First we made borscht. It was wonderful. Here is my friend Gale Lawrence’s recipe:
Grate or chop in matchsticks: beets and carrots
Mince onions
Sauté onions briefly in canola or other unflavorful oil. Add a small amount of fennel seeds and sauté for 2 minutes. Add grated beets and carrots and continue to sauté on low for 5-10 minutes to develop flavor.
Add vegetable broth and simmer for 15 minutes or until beets are almost tender. Add diced potatoes and/or chopped cabbage and cook an additional 10 minutes until soft.
Add honey (not much if beet is very sweet), juice from 1/2 lemon and chopped beet greens. Cook about 10 minutes more. Add salt, etc.
Serve hot or cold with yogurt or sour cream and chopped parsley or dill.
We had it hot. Gale’s note was that this beet was so sweet that very little honey was needed to balance the flavor. It was delicious borscht, and we made a lot of it, but there was still more than half the beet remaining.
Next I cubed a bunch of it and roasted it along with onions, garlic, sweet potatoes, and mushrooms. That was OK, a bit on the sweet side for my taste despite a liberal hand with the soy sauce. And there was still a hefty chunk of beet.
A few days later I made beet risotto, a suggestion that came originally from Mike DeArmand in Seattle (thanks, Mike!). I used at least a cup of the grated beet, along with some of the greens and a couple of cheese ends—fontina and romano. It was bright magenta and really delicious. I ate it for dinner, and for lunch the next two days. And there was still lots more of that beet. I was beginning to think it had arrived from a fairy tale, along with the endless cup of mead and the love that never dies. Or maybe it has a sort of beet Midas touch; everything it encounters in the vegetable drawer turns to Robuschka.

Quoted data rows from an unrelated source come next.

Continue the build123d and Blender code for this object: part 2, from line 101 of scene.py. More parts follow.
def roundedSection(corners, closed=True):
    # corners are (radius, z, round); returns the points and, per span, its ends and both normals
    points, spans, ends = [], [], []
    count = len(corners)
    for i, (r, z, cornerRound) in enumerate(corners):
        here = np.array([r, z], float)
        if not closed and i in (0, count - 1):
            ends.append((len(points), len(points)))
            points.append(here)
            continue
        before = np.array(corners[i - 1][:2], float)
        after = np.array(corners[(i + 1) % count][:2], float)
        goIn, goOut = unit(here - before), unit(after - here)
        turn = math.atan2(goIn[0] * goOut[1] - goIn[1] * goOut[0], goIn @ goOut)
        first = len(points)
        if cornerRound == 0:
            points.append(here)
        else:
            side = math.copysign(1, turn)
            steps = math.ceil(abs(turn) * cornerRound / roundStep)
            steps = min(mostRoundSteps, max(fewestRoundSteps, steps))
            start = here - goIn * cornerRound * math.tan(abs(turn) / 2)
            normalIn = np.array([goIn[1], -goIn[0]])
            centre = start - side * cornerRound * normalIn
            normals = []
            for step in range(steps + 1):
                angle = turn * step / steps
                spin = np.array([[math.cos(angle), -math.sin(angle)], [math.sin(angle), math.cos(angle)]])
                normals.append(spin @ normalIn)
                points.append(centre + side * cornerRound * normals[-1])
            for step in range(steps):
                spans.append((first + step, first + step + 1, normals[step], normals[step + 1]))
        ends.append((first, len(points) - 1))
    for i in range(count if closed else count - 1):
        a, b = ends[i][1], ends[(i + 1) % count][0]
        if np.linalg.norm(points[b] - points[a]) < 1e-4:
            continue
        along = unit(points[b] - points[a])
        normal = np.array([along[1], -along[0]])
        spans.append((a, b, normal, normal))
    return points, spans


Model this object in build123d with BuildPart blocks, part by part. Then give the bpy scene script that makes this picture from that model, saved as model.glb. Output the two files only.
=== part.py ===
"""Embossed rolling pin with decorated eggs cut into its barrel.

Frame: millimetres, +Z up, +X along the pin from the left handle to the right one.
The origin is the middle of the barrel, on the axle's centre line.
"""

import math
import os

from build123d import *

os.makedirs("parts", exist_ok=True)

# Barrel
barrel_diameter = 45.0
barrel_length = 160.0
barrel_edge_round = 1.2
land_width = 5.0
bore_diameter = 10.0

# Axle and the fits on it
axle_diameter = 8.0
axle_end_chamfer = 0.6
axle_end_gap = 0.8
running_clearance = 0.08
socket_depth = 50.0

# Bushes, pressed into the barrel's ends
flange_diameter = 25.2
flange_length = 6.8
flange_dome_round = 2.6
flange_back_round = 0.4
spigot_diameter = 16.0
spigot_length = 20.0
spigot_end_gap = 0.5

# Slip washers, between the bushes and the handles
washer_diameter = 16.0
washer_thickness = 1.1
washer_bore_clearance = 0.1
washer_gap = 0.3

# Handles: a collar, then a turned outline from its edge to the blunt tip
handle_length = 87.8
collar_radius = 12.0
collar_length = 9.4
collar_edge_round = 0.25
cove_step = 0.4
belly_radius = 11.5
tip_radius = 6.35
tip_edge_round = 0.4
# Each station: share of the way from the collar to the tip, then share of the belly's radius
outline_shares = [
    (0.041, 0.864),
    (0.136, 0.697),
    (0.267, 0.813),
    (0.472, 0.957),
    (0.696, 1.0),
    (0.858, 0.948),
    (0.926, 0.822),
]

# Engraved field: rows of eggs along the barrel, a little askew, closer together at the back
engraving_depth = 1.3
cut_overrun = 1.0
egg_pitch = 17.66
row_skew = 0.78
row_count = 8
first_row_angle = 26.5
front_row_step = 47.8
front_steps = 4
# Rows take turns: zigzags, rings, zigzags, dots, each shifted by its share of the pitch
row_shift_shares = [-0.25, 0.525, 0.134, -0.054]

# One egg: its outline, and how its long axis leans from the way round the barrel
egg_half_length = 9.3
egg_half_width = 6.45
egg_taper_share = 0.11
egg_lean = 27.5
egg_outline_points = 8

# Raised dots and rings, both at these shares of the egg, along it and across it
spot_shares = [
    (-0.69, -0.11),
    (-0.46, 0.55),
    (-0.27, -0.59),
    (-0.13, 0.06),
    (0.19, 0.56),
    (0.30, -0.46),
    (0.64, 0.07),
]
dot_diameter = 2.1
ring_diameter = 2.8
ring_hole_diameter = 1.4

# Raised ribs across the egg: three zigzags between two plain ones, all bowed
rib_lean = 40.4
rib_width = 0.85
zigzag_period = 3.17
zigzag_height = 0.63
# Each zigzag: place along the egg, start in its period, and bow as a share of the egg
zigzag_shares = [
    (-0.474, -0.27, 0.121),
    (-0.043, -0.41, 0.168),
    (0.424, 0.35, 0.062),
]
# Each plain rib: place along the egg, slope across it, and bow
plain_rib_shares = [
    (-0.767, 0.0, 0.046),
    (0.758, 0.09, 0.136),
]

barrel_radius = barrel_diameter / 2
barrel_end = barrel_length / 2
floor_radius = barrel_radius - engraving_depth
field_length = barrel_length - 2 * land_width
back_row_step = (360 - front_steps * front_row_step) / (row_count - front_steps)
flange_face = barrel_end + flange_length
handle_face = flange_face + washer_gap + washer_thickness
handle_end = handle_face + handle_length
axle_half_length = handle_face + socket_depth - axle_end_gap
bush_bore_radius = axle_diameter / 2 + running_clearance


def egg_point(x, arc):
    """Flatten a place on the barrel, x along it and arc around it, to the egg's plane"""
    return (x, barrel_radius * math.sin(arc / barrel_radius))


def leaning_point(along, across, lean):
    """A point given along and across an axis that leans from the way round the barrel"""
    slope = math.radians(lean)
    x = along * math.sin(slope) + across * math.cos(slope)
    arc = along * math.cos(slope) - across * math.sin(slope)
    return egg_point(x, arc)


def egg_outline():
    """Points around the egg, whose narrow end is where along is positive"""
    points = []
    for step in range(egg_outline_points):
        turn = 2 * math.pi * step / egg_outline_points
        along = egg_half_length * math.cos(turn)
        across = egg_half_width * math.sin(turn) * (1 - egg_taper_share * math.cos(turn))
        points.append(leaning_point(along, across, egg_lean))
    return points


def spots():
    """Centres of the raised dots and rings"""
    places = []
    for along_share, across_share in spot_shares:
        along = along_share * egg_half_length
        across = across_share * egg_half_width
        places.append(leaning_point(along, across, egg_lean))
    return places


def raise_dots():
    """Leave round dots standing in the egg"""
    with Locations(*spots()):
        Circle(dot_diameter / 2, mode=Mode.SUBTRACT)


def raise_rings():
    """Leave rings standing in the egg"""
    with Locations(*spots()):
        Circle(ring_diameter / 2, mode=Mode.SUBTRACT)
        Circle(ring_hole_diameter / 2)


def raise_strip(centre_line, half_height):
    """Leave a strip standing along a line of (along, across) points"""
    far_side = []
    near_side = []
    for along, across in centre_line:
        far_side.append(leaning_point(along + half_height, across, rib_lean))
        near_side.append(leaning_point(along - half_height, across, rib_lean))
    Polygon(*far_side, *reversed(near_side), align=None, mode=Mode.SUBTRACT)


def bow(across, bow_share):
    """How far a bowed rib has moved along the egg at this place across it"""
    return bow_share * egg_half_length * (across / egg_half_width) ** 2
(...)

I was getting ready to make a dessert for a potluck, my never-fail carrot/date bars from Winter Harvest, when I remembered that at least one of the other guests avoids gluten. So I switched from wheat flour to coconut flour. Coconut flour is great for folks who are allergic to gluten and/or tree nuts, as the coconut is a different botanical family as walnuts and their ilk. But as a baking medium, it has the problem of being very dense and very dry. Dishes made with it tend to crumble and lack that moist lusciousness we want from our pastry treats. Enter, Robuschka. I grated in a hefty chunk of beet along with the carrots and dates. It was hit, but the beet remains.
I do have a recipe for a luscious beet/hazelnut/chocolate cake (Also in Winter Harvest, see below), but I’ve finally whittled my monster down below the necessary for that one. Instead I’m going to braise it with some red wine and a red onion my across-the-street neighbor gave me when I came over to buy eggs. And I’d better get on that, because today when I went out to get the next installment of my produce pay—leaf lettuce, spinach, lettuce, pears, chrysanthemums—I also got another Robuschka.
Robuschka beet seeds are available from Turtle Tree Seed: www.turtletreeseed.com Lutz Winterkeeper is another good variety for large, sweet beets
Nutella Pudding Cake
Rich, dark, moist, non-dairy, and gluten-free, this treat delivers one of my favorite flavor combos—chocolate and hazelnut—with the hidden surprise of beets, which provide the texture and tint of an old-fashioned velvet cake. It is a fine use for the great big, overwintered beet varieties, and a reminder that sugar beets used to be a major crop in the Pacific Northwest. It’s modified from a recipe by Elana Amsterdam, author of The Gluten Free, Almond Flour Cookbook and the Elana’s Pantry blog, www.elanaspantry.com. Elana’s motto is “simplify, satisfy.” In this case you could probably add, “seduce,” rich and silky as it is.
2 ½ cups chopped, peeled beets
¾ cup agave syrup
½ cup water
4 eggs
½ cup light oil (canola or grapeseed)
1 tablespoon vanilla extract
½ cup cocoa powder
½ cup fine-ground hazelnuts (I use a coffee grinder)
½ teaspoon salt
Preheat oven to 350 F.
Pour the syrup in a medium saucepan, add the chopped beets, and bring to a boil. Cover and simmer until beets are soft, about 30 minutes. Purée the mixture until it’s as smooth as you can get it. Mix in the eggs, oil, and vanilla. Mix the nuts, cocoa, and salt, into a large bowl, add the beet mixture, and stir thoroughly.
Pour batter into a greased, 9-inch cake pan and bake until a knife in the center comes out clean—30-40 minutes. The sides will puff up a bit and the center will stay moist.